Out of Darkness: Here’s How This Stone Age Thriller Surprised Me


By Penny Spikins/The Conversation

Neither the choice of genre (survivalist horror) nor time period (43,000 years ago) bodes well for Out of Darkness. After all, films set in the stone age tend to be comedic, sexualized or woefully historically inaccurate. Think Ice Age (2002), Clan of the Cave Bear (1986) or 10,000BC (2008) – in which mammoths help build the pyramids. Yet this film is neither. It goes way beyond expectations with its attempts at historical accuracy, and what’s more it is fun to watch – especially if suspense or a high body count are your thing.

A film set at the time of modern human and Neanderthal interactions is long overdue, given both the better public understanding of this period and Neanderthals being thought of in more humanized terms than ten years ago.

What’s more, as we face more existential threats there is a greater tendency to look to the distant past for inspiration for how we should live, both physically and emotionally. Still, the producers of Out of Darkness should be applauded for having the guts to tackle some of the real challenges of setting a film in this period.

They have used as authentic a language as possible – hiring linguist Dr Daniel Andersson to create a stone age-sounding language especially for the film, translated for the audience using subtitles. They also cast actors with accurate skin tones. The makeup of the group at its heart is realistic, with older and vulnerable members and, refreshingly, a competent, proactive woman lead (who is dressed in appropriate clothing, rather than a fur bikini).
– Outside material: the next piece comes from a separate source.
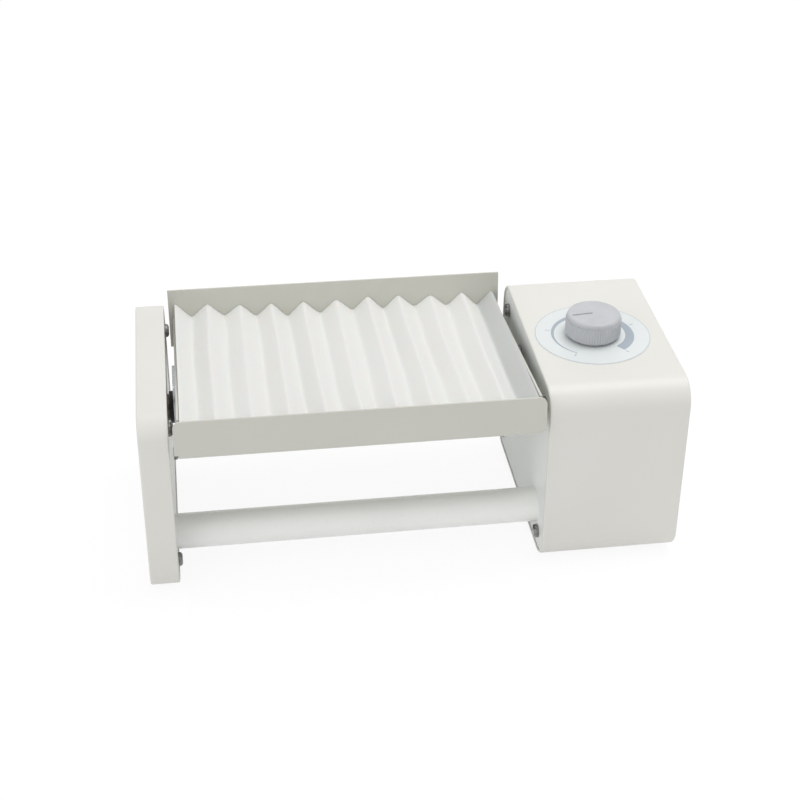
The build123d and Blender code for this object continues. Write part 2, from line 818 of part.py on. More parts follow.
def gear_points(teeth, centre_y, centre_z, tooth_angle):
    """Involute outline of a spur gear with one tooth centred on tooth_angle (degrees)."""
    pitch = gear_module * teeth / 2
    base = pitch * math.cos(math.radians(gear_pressure_angle))
    root = pitch - 1.25 * gear_module
    tip = pitch + gear_module
    half = (math.pi * gear_module / 2 - tooth_side_gap) / 2 / pitch
    involute_at_pitch = math.tan(math.radians(gear_pressure_angle)) - math.radians(gear_pressure_angle)
    flank = []
    for step in range(4):
        radius = max(base, root) + (tip - max(base, root)) * step / 3
        pressure = math.acos(min(1.0, base / radius))
        flank.append((radius, half + involute_at_pitch - (math.tan(pressure) - pressure)))
    flank = [(root, flank[0][1] + 0.15 / pitch)] + flank
    points = []
    for tooth in range(teeth):
        middle = math.radians(tooth_angle) + 2 * math.pi * tooth / teeth
        for radius, offset in flank:
            points.append((radius, middle - offset))
        for radius, offset in reversed(flank):
            points.append((radius, middle + offset))
    return [(centre_y + r * math.cos(a), centre_z + r * math.sin(a)) for r, a in points]


# Driven gear: a gap between teeth faces the pinion
with BuildPart() as driven_gear:
    with BuildSketch(side(gear_x0)):
        with BuildLine():
            Polyline(*gear_points(gear_teeth, 0, pivot_z, motor_angle + 180 / gear_teeth), close=True)
        make_face()
    extrude(amount=gear_face)
    for face_x, direction in ((gear_x0, 1), (gear_x1, -1)):
        with BuildSketch(side(face_x)):
            with Locations((0, pivot_z)):
                Circle(gear_module * gear_teeth / 2 - 3.5 * gear_module)
                Circle(gear_hub_radius, mode=Mode.SUBTRACT)
        extrude(amount=direction * gear_web_cut, mode=Mode.SUBTRACT)
    with BuildSketch(side(gear_x1)):
        with Locations((0, pivot_z)):
            Circle(gear_hub_radius)
    extrude(amount=gear_hub_length)
    with BuildSketch(side(gear_x0)):
        with Locations((0, pivot_z)):
            Circle(shaft_radius + shaft_clearance)
    extrude(amount=gear_face + gear_hub_length, mode=Mode.SUBTRACT)
    with BuildSketch(level(pivot_z + shaft_radius)):
        with Locations((gear_x1 + gear_hub_length / 2, 0)):
            Circle(grub_radius + grub_clearance)
    extrude(amount=gear_hub_radius, mode=Mode.SUBTRACT)
driven_gear.part.label = "driven_gear"
export_step(driven_gear.part, "parts/driven_gear.step")

with BuildPart() as gear_grub_screw:
    with BuildSketch(level(pivot_z + shaft_radius + grub_clearance)):
        with Locations((gear_x1 + gear_hub_length / 2, 0)):
            Circle(grub_radius)
    extrude(amount=grub_length)
gear_grub_screw.part.label = "gear_grub_screw"
export_step(gear_grub_screw.part, "parts/gear_grub_screw.step")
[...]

Is the film historically accurate?

Out of Darkness follows a small group of modern humans who set out across the Europe of 43,000 years ago, trying to find new land and rescue the leader’s son, who has apparently been taken by some strange creatures.

There are amazing landscapes, tense scenes and – as is expected from a survivalist horror – few people left standing after the carnage. For those of us looking for meaning under the macabre, there is a cautionary tale about acting on assumptions and the dangers of rage and fear.

There is plenty of detail here which fits the evidence we have about this period of the stone age (known as the middle-upper palaeolithic transition). There’s fitted clothing with fur inside, decorated spears, fire-lighting kits, a rondelle (a bone disc with a central hole) and Neanderthals with raptor feather headdresses.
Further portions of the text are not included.